This guide covers all three methods (IMPORTXML, raw Apps Script fetching, and Apps Script with a scraper API), explains why the first two fail on Amazon specifically, and ships a working Apps Script you can paste into any sheet. The script uses the Amazon Scraper API from $0.50 per 1,000 requests on Custom plans ($0.90 on pay-as-you-go) with 1,000 free on signup, which handles Amazon’s CAPTCHA, proxy rotation, and marketplace routing on its side.

The Answer

IMPORTXML works for 5 minutes then breaks because Amazon serves robot check HTML instead of product pages to Google Sheets’ backend. Google Apps Script fetching Amazon directly fails for the same reason. The working setup is Apps Script plus a scraper API: paste ASINs or product URLs in column A, run a script that calls the Amazon Scraper API for each row, write the title, price, and availability back in columns B through D, and schedule it to run daily via a time-based trigger. Full script below.

Why Scrape Amazon Data Into Google Sheets?

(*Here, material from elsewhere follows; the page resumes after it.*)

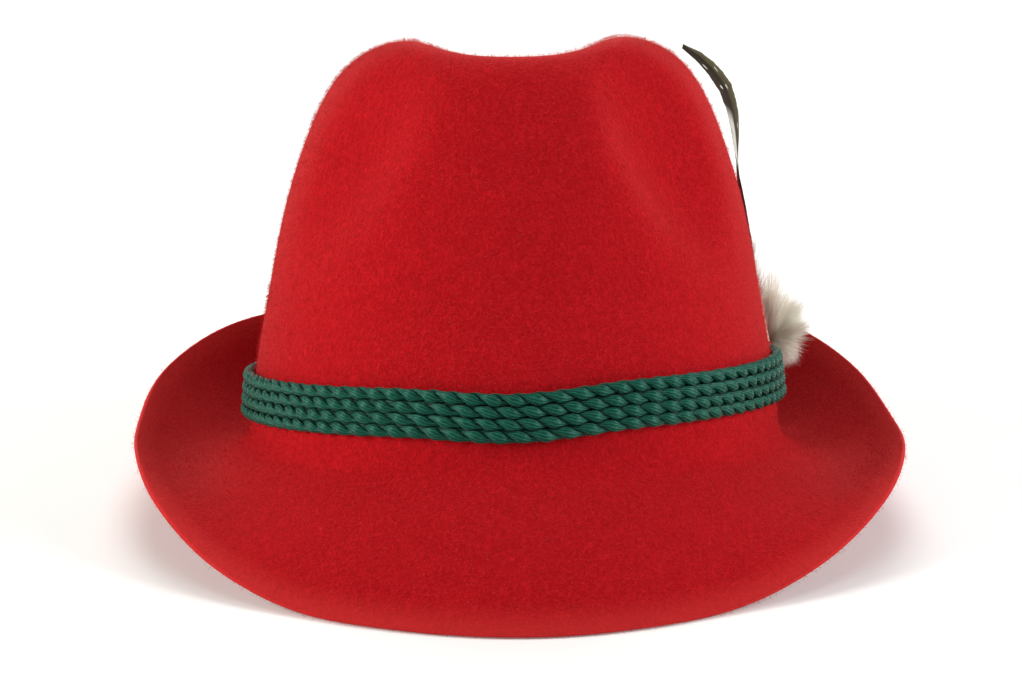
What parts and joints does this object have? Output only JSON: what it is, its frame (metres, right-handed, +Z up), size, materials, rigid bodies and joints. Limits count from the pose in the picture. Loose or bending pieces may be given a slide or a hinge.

You scrape Amazon data into Google Sheets to keep a living, shared spreadsheet of prices, stock status, and Buy Box sellers for a watchlist of ASINs, without building a full backend or database. For small catalogs under 5,000 SKUs, Google Sheets is the simplest tool that still supports automated refreshes, charts, conditional formatting alerts, and team access. Sellers use it to watch competitor pricing, MAP compliance teams use it to monitor unauthorized resellers, affiliates use it to spot commission-worthy deals, and procurement teams use it to catch price drops on regularly ordered supplies.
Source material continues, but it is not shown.